Purpose: Immune effector cell-associated hematotoxicity (ICAHT) is a major cause of nonrelapse mortality after chimeric antigen receptor (CAR) T-cell therapy. We hypothesized that unsupervised time-series clustering could better identify archetypal patterns of early hematotoxicity compared to the early ICAHT (eICAHT) grading system.
Methods: We applied unsupervised k-means time-series clustering based on Euclidean distances to longitudinal absolute neutrophil count (ANC) data from days +0 through +30 post-CAR T-cell infusion in 691 patients treated at our center (training set: n = 483, 70%; test set: n = 208, 30%).
Results: Within our training set, we identified an optimal cluster solution based on four ANC recovery clusters, which were labeled as very good, good, poor, and very poor.
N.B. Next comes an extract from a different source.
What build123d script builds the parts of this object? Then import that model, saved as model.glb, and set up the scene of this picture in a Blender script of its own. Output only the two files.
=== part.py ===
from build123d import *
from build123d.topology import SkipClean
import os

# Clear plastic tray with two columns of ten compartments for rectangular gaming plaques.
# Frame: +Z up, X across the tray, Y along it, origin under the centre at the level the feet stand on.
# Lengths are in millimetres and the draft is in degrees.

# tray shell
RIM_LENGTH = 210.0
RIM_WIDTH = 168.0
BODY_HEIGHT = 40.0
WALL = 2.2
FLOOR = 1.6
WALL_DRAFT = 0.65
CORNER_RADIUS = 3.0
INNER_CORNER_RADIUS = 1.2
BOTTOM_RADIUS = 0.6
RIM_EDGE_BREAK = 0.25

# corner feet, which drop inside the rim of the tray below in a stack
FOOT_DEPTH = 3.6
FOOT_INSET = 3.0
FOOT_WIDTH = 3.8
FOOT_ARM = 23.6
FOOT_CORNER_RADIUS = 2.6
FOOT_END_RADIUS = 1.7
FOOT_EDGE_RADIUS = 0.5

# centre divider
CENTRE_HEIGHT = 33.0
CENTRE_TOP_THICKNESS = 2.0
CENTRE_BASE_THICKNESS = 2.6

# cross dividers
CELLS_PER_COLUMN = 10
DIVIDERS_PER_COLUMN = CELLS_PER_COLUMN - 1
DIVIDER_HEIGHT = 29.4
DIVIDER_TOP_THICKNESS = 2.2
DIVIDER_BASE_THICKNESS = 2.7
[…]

We trained a random forest (RF) model including the top five most important features (day +3, +4, +5, +26, and +27 ANC values) to predict the cluster assignments. Within our test set, we applied the RF model to predict cluster assignments. Compared with the eICAHT criteria, the RF-predicted clusters were more compact and better separated (Dunn index: 0.078 v 0.034; average silhouette width: 0.12 v 0.010). In addition, the RF model identified patients in the good recovery cluster with intermediate overall survival (hazard ratio [HR], 1.70 [95% CI, 1.05 to 2.74]; P = .029; reference, very good), which was not captured by grade 2 eICAHT (HR, 1.37 [95% CI, 0.80 to 2.35]; P = .25; reference, grade 0-1).
Conclusion: Unsupervised time-series clustering identified distinct and clinically relevant patterns of hematotoxicity after CAR T-cell therapy. We trained and tested an RF model that accurately predicted cluster assignments using only five features. Predictions can be generated using our online web application.